Either change the directive to `cargo:key=value` syntax (note the single `:`) or upgrade your version of Rust.
See https://doc.rust-lang.org/cargo/reference/build-scripts.html#outputs-of-the-build-script for more information about build script outputs.
warning: build failed, waiting for other jobs to finish...
error: failed to compile `subkey v20.0.0`, intermediate artifacts can be found at `/tmp/cargo-installywVOcP`.
To reuse those artifacts with a future compilation, set the environment variable `CARGO_TARGET_DIR` to that path.

Is this expected? Does our dependency that depends on libm need to change - or should 0.2.9 be yanked?

tlovell-sxt commented 3 weeks ago

Looks like it actually requires rust 1.77.0, my bad. Verified this by running

rustup default 1.76 && cargo install subkey --force # fails
rustup default 1.77 && cargo install subkey --force # succeeds

updated the original message accordingly.

Still - should increased rust version requirements necessitate a breaking version increment?

tgross35 commented 3 weeks ago

Bumping MSRV is usually not considered a breaking change in the ecosystem. It is true that it has semver implications; however, the gist is that bundling MSRV bumps with actual breaking changes that require user intervention would be worse for the ecosystem than bumping MSRV in minor versions, and only changing major versions when API breaks. There is some more here https://github.com/rust-lang/api-guidelines/discussions/231.

This crate also doesn't have a MSRV policy. All that being said; upgrading the MSRV wasn't really intentional. If the only thing blocking builds with an older Rust version is :: vs. : in build.rs, feel free to put up a PR that changes this back and adjusts the "stable" job in CI to test with an older version.

tgross35 commented 3 weeks ago

The change was easy and didn't trade anything off, so I applied that. I also documented the MSRV as 1.63 (current Debian stable) and added a CI check. This just released as 0.2.10.

We may still want to bump the version in the future and this will likely be done without a semver-breaking change, as discussed above, but at least it can't happen by accident anymore.

juntyr commented 3 weeks ago

The change was easy and didn't trade anything off, so I applied that. I also documented the MSRV as 1.63 (current Debian stable) and added a CI check. This just released as 0.2.10.
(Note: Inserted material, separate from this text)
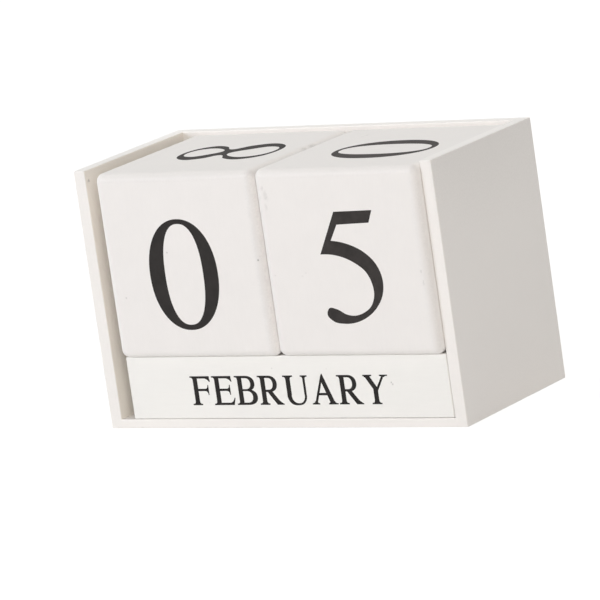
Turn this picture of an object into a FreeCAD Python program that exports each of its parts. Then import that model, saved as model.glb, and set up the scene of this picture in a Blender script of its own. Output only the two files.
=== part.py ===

We may still want to bump the version in the future and this will likely be done without a semver-breaking change, as discussed above, but at least it can't happen by accident anymore.

Thank you for the quick fix <3

tgross35 commented 3 weeks ago

Just for future reference, what Rust versions is everyone using this crate with? And what for?

I am wondering how much of its purpose as a standalone crate will be obsoleted once we are eventually able to move the math functions to core.

juntyr commented 3 weeks ago

Just for future reference, what Rust versions is everyone using this crate with? And what for?

I am wondering how much of its purpose as a standalone crate will be obsoleted once we are eventually able to move the math functions to core.

I’m using it through ndarray -> num-traits -> libm (this is an optional alternative to depending on std) and through twofloat -> libm (this is currently non-optional but I think could also use std instead). My own crate has a CI-checked MSRV 1.76.

In no-std projects, my reliance on libm is much greater and moving more functions to core would definitely help there.